Since the 1993 Pratt and Morgan ruling by the Privy Council, the death penalty cannot be carried out if the prisoner concerned has been under sentence of death for more than five years, in which case the sentence is automatically commuted to life imprisonment.
On March 11, 2002, the Judicial Committee of the Privy Council confirmed the April 2001 decision of the Eastern Caribbean Court of Appeal (ECCA) ruling that the mandatory death penalty was unconstitutional, and unanimously struck down the mandatory death penalty for murder in St Lucia and six other countries. The JCPC made one modification to the ECCA's ruling, saying that sentences should be set by a judge and not a jury. All death row cases in these countries had to be reviewed.
The country can now be considered a de facto abolitionist country since its last execution took place in 1995, when  Joseph Solomon, sentenced to death for murder in 1994, was hanged on 17 October.

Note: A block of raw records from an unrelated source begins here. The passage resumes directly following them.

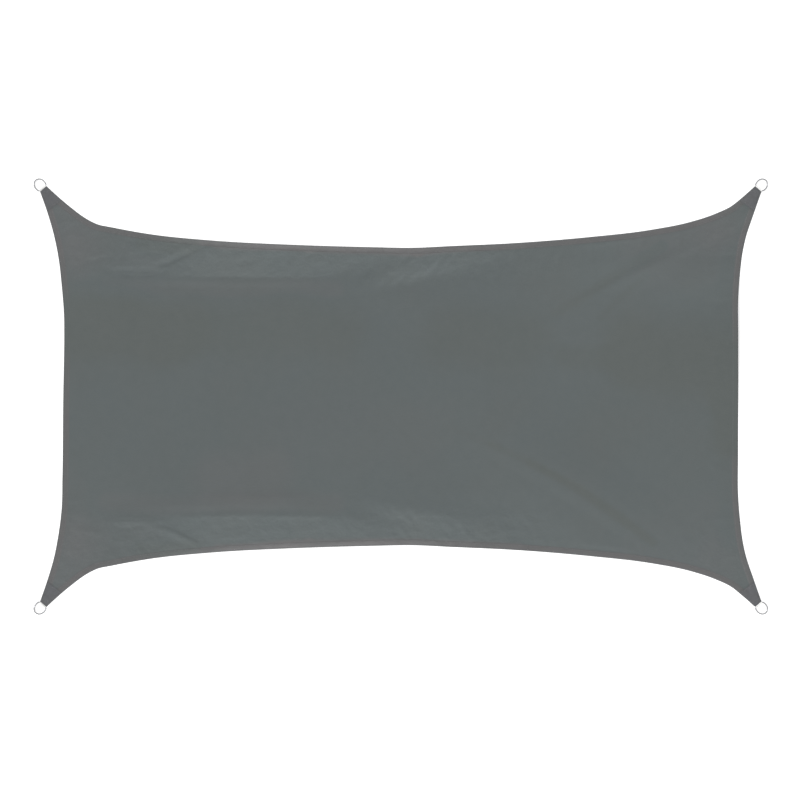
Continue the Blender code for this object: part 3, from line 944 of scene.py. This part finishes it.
def joined(parts):
    """The vertices and faces of several meshes as those of one."""
    vertices = []
    faces = []
    for more_vertices, more_faces in parts:
        shift = len(vertices)
        vertices += more_vertices
        faces += [[v + shift for v in face] for face in more_faces]
    return vertices, faces


def build_hem_stitches(edge, name, finish):
    """The two rows of stitches along one edge, as one piece."""
    parts = []
    for distance in (OUTER_ROW, INNER_ROW):
        row = shifted_left(edge, distance)

        def height(places, distance=distance):
            return underside(places) + raised(places, GATHERS) + hem_height(distance) + STITCH_RISE

        parts.append(stitches_along(row, height, PATCH_LENGTH, PATCH_LENGTH))
    return add_mesh(f"hem_stitches_{name}", *joined(parts), finish, 60)


def build_patch_stitches(tip, paths, finish):
    def height(places):
        return patch_top(places, tip, paths) + STITCH_RISE

    parts = [stitches_along(path, height) for path in paths]
    return add_mesh(f"patch_stitches_{tip.name}", *joined(parts), finish, 60)


# Materials


def linear(srgb):
    """A colour of 0 to 255 a channel, as a shader takes it."""

    def one(value):
        value /= 255
        return value / 12.92 if value <= 0.04045 else ((value + 0.055) / 1.055) ** 2.4

    return (*map(one, srgb), 1.0)


class Nodes:
    """A material's node tree, with short ways to add what the materials here share."""

    def __init__(self, name, roughness, **inputs):
        self.material = bpy.data.materials.new(name)
        self.material.use_nodes = True
        self.tree = self.material.node_tree
        self.shader = self.tree.nodes["Principled BSDF"]
        self.shader.inputs["Roughness"].default_value = roughness
        for socket, value in inputs.items():
            self.shader.inputs[socket.replace("_", " ")].default_value = value
        self.place = self.add("ShaderNodeTexCoord").outputs["Object"]

    def add(self, kind, **settings):
        node = self.tree.nodes.new(kind)
        for name, value in settings.items():
            setattr(node, name, value)
        return node

    def link(self, source, target):
        self.tree.links.new(source, target)

    def scaled(self, scale):
        """The place on the object, scaled along each axis."""
        node = self.add("ShaderNodeMapping")
        node.inputs["Scale"].default_value = scale
        self.link(self.place, node.inputs["Vector"])
        return node.outputs["Vector"]

    def noise(self, scale, detail=2.0, stretch=(1, 1, 1)):
        node = self.add("ShaderNodeTexNoise")
        node.inputs["Scale"].default_value = scale
        node.inputs["Detail"].default_value = detail
        self.link(self.scaled(stretch), node.inputs["Vector"])
        return node.outputs["Fac"]

    def wave(self, pitch, direction):
        """A sine wave across the given axis. A wave texture of scale 1 repeats every pi / 10."""
        node = self.add("ShaderNodeTexWave", bands_direction=direction, wave_profile="SIN")
        node.inputs["Scale"].default_value = math.pi / 10 / pitch
        node.inputs["Distortion"].default_value = 0.0
        self.link(self.place, node.inputs["Vector"])
        return node.outputs["Fac"]

    def math(self, operation, first, second=None):
        node = self.add("ShaderNodeMath", operation=operation)
        for socket, value in zip(node.inputs, (first, second)):
            if value is None:
                continue
            if isinstance(value, (int, float)):
                socket.default_value = value
            else:
                self.link(value, socket)
        return node.outputs[0]

    def ranged(self, value, low, high, to_low, to_high):
        """A value from low to high, turned into one from to_low to to_high."""
        node = self.add("ShaderNodeMapRange")
        self.link(value, node.inputs["Value"])
        for socket, number in zip(node.inputs[1:5], (low, high, to_low, to_high)):
            socket.default_value = number
        return node.outputs["Result"]

    def varied(self, low, high, scale, detail, stretch=(1, 1, 1)):
        """Noise that mostly runs from low to high."""
        return self.ranged(self.noise(scale, detail, stretch), *NOISE_SPAN, low, high)

    def mixed(self, share, first, second):
        """Two colours, with a share of the second. Each input is a value or a socket."""
        node = self.add("ShaderNodeMix", data_type="RGBA")
        sockets = (node.inputs[0], node.inputs[6], node.inputs[7])
        for socket, value in zip(sockets, (share, first, second)):
            if isinstance(value, (int, float, tuple)):
                socket.default_value = value
            else:
                self.link(value, socket)
        return node.outputs[2]

    def brightened(self, colour, factor):
        """A colour times a factor that varies over the surface."""
        node = self.add("ShaderNodeVectorMath", operation="SCALE")
        if isinstance(colour, tuple):
            node.inputs[0].default_value = colour[:3]
        else:
            self.link(colour, node.inputs[0])
        self.link(factor, node.inputs["Scale"])
        return node.outputs[0]

    def number(self, attribute):
        """A number that add_numbers has given to the vertices."""
        return self.add("ShaderNodeAttribute", attribute_name=attribute).outputs["Fac"]

    def bump(self, height, distance, before=None):
        node = self.add("ShaderNodeBump")
        node.inputs["Strength"].default_value = 1.0
        node.inputs["Distance"].default_value = distance
        self.link(height, node.inputs["Height"])
        if before:
            self.link(before, node.inputs["Normal"])
        return node.outputs["Normal"]

    def plain_weave(self, pitch):
        """Warp and weft that take turns on top, from 0 to 1."""
        warp = self.wave(pitch, "X")
        weft = self.wave(pitch, "Y")
        return self.math("ABSOLUTE", self.math("SUBTRACT", warp, weft))

    def finish(self, colour, normal):
        self.link(colour, self.shader.inputs["Base Color"])
        self.link(normal, self.shader.inputs["Normal"])
        return self.material


def woven_cloth(name, grey, on_sail=False):
    """Matt woven cloth, with uneven threads, soft patches of tint and small wrinkles.

    On the sail it takes its painted light and shade, its hem and its crinkle from the numbers of
    the vertices. On the sail and the patch, painted shade darkens the outermost edge.
    """
    nodes = Nodes(name, 0.82, Sheen_Weight=0.12, Sheen_Roughness=0.45, Specular_IOR_Level=0.28)
    wrinkles = nodes.noise(15, 4.0)
    distance = nodes.number("edge_distance")
    if on_sail:
        # The hem's own grey, carried in past the hem over the panel beside its inner step, as
        # painted light on that step's shadow
        hem_and_painted_step_light = nodes.ranged(distance, PANEL_IN, HEM_WIDTH - 0.002, 0.0, 1.0)
        colour = nodes.mixed(hem_and_painted_step_light, linear(grey), linear(HEM_GREY))
        # Painted shade, darker and greener, towards -1 and painted light, paler, towards 1
        tone = nodes.number("tone")
        colour = nodes.mixed(nodes.ranged(tone, 0, -1, 0, 1), colour, linear(CLOTH_PAINTED_SHADE))
        colour = nodes.mixed(nodes.ranged(tone, 0, 1, 0, 1), colour, linear(CLOTH_PAINTED_LIGHT))
        tint = nodes.ranged(nodes.noise(2.1, 3.0), 0.42, 0.70, 0.0, 0.4)
        colour = nodes.mixed(tint, colour, linear(CLOTH_WARM))
        wrinkles = nodes.math("MULTIPLY", wrinkles, nodes.number("crinkle"))
    else:
        tint = nodes.ranged(nodes.noise(9, 3.0), 0.35, 0.65, 0.0, 0.5)
        colour = nodes.mixed(tint, linear(grey), linear(HEM_GREY))
    # Painted shade on the rolled outer edge, darkest at the edge itself
    painted_edge_shade = nodes.ranged(distance, EDGE_SHADE_FROM, EDGE_SHADE_FULL, 0.0, 1.0)
    colour = nodes.mixed(painted_edge_shade, colour, linear(EDGE_PAINTED_SHADE))
    broad = nodes.varied(0.99, 1.01, 0.8, 2.0)
    slubs = nodes.varied(0.97, 1.03, 30, 2.0, (1, 18, 1))
    threads = nodes.ranged(nodes.plain_weave(WEAVE_PITCH), 0.0, 1.0, 0.94, 1.03)
    shade = nodes.math("MULTIPLY", nodes.math("MULTIPLY", broad, slubs), threads)
    rough = nodes.varied(0.76, 0.88, 14, 2.0)
    nodes.link(rough, nodes.shader.inputs["Roughness"])
    creased = nodes.bump(wrinkles, WRINKLE_RELIEF)
    weave = nodes.bump(nodes.plain_weave(WEAVE_PITCH), WEAVE_RELIEF, creased)
    return nodes.finish(nodes.brightened(colour, shade), weave)


def thread():
    nodes = Nodes("thread", 0.55, Sheen_Weight=0.1, Specular_IOR_Level=0.4)
    shade = nodes.varied(0.88, 1.1, 220, 2.0)
    twist = nodes.bump(nodes.noise(1800, 1.0), TWIST_RELIEF)
    return nodes.finish(nodes.brightened(linear(THREAD_GREY), shade), twist)


def webbing():
    nodes = Nodes("webbing", 0.62, Sheen_Weight=0.1, Specular_IOR_Level=0.35)
    shade = nodes.varied(0.94, 1.02, 120, 3.0)
    weave = nodes.bump(nodes.plain_weave(WEBBING_PITCH), WEAVE_RELIEF)
    return nodes.finish(nodes.brightened(linear(WEBBING_GREY), shade), weave)


def steel():
    nodes = Nodes("steel", 0.2, Metallic=1.0)
    shade = nodes.varied(0.95, 1.02, 60, 3.0)
    rough = nodes.varied(0.14, 0.26, 400, 2.0, (1, 1, 4))
    nodes.link(rough, nodes.shader.inputs["Roughness"])
    drawn = nodes.bump(nodes.noise(900, 1.0), DRAWN_RELIEF)
    return nodes.finish(nodes.brightened(linear(STEEL_GREY), shade), drawn)


def floor_paint():
    nodes = Nodes("floor", 0.9, Specular_IOR_Level=0.1, Emission_Strength=FLOOR_GLOW)
    nodes.shader.inputs["Emission Color"].default_value = WHITE
    nodes.shader.inputs["Base Color"].default_value = FLOOR_PALE
    return nodes.material


# The stage


def build_stage():
    half = FLOOR_SIDE / 2
    corners = [(-half, -half, 0), (half, -half, 0), (half, half, 0), (-half, half, 0)]
    add_mesh("floor", corners, [(0, 1, 2, 3)], floor_paint())
    world = bpy.data.worlds.new("studio")
    world.use_nodes = True
    background = world.node_tree.nodes["Background"]
    background.inputs["Color"].default_value = WHITE
    background.inputs["Strength"].default_value = SKY_STRENGTH
    bpy.context.scene.world = world
    bpy.context.scene.view_settings.view_transform = "Standard"


def add_area_light(name, place, target, size, watts):
    light = bpy.data.lights.new(name, "AREA")
    light.shape = "RECTANGLE"
    light.size, light.size_y = size
    light.energy = watts
    made = bpy.data.objects.new(name, light)
    made.location = place
    made.rotation_euler = (Vector(target) - Vector(place)).to_track_quat("-Z", "Y").to_euler()
    made.visible_camera = False
    made.visible_glossy = False
    bpy.context.scene.collection.objects.link(made)


def add_sun(name, azimuth, elevation, angle, strength):
    """A soft sun, with its angles in degrees and its azimuth clockwise from the rear."""
    light = bpy.data.lights.new(name, "SUN")
    light.angle = math.radians(angle)
    light.energy = strength
    made = bpy.data.objects.new(name, light)
    a, e = math.radians(azimuth), math.radians(elevation)
    towards = Vector((math.sin(a) * math.cos(e), math.cos(a) * math.cos(e), math.sin(e)))
    made.rotation_euler = (-towards).to_track_quat("-Z", "Y").to_euler()
    bpy.context.scene.collection.objects.link(made)


def build_lights():
    add_sun("key", KEY_AZIMUTH, KEY_ELEVATION, KEY_ANGLE, KEY_STRENGTH)
    middle = (0, 0, STRIP_HEIGHT)
    for name, y, watts in STRIPS:
        add_area_light(name, (0, y, STRIP_HEIGHT), middle, STRIP_SIZE, watts)


def build_camera():
    """A camera far above the sail, which looks straight down and sees what the photo shows."""
    camera = bpy.data.cameras.new("camera")
    camera.lens = camera.sensor_width * CAMERA_HEIGHT / SEEN_WIDTH
    camera.clip_end = CAMERA_REACH
    made = bpy.data.objects.new("camera", camera)
    made.location = (*SEEN_MIDDLE, CAMERA_HEIGHT)
    bpy.context.scene.collection.objects.link(made)
    bpy.context.scene.camera = made


def main():
    build_camera()
    build_stage()
    build_lights()

    cloth = woven_cloth("cloth", CLOTH_GREY, on_sail=True)
    patch_cloth = woven_cloth("patch", PATCH_GREY)
    thread_finish = thread()
    webbing_finish = webbing()
    steel_finish = steel()

    sail = build_sail(cloth)
    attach(sail, "root")
    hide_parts("sail_cloth")
    for edge, name in zip(EDGES, ("front", "right", "rear", "left")):
        row = build_hem_stitches(edge, name, thread_finish)
        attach(row, "root")

    for tip in TIPS:
        patch, paths = build_patch(tip, patch_cloth)
        sewn = build_patch_stitches(tip, paths, thread_finish)
        loop = build_webbing(tip, webbing_finish)
        ring = build_ring(tip, steel_finish)
        for piece, slot in ((patch, "patch"), (sewn, "patch"), (loop, "webbing"), (ring, "steel")):
            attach(piece, "root")
        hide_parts(f"patch_{tip.name}")
        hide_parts(f"webbing_{tip.name}")
        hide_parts(f"ring_{tip.name}")


main()
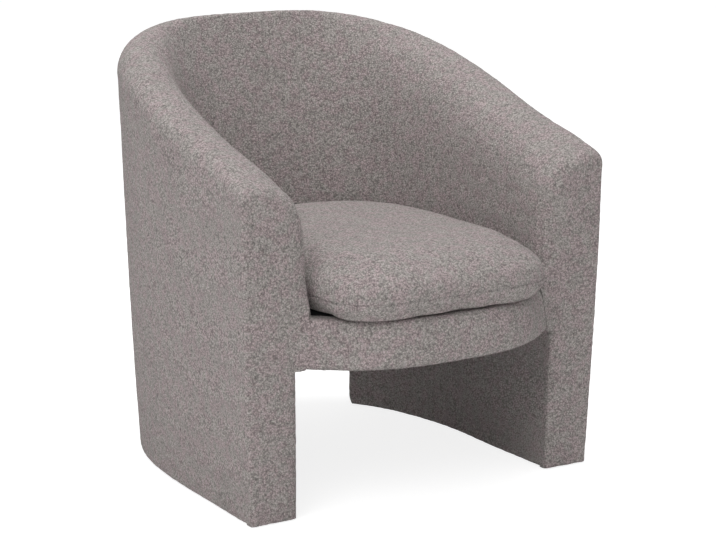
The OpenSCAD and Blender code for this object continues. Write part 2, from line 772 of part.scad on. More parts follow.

St Lucia was one of the signatories of an agreement for the establishment of the CCJ in 2001. "The cycle of independence which began in 1962 cannot be considered to be complete until the determination of rights, duties, and interests of Caribbean litigants are pronounced on by a regional court," Prime Minister of St Lucia, Kenny Anthony, said on the occasion.
Human rights groups however have expressed concerns that the CCJ will be used to speed up hangings, with Caribbean governments favouring the death penalty.
St Lucia was one of only six countries that had decided to replace the Privy Council with the Caribbean Court of Justice (CCJ) as its final court of appeal by late 2004.
The Caribbean Court of Justice was inaugurated in Trinidad on April 16, 2005.
In Saint Lucia – no new death sentences were imposed and death rows were still empty at the end of 2017.

United Nations
On 5 November 2015, Saint Lucia was reviewed under the UPR of the UN Human Rights Council. In its response to the recommendations received, the Government did not support recommendations to ratify the Second Optional Protocol to the ICCPR, establish an official moratorium on executions and abolish the death penalty. However, Saint Lucia stressed the fact that there has been a de facto moratorium in place since 1995.
On December 16, 2020, as in 2018, Saint Lucia voted against the Resolution on a Moratorium on the Use of the Death Penalty at the UN General Assembly.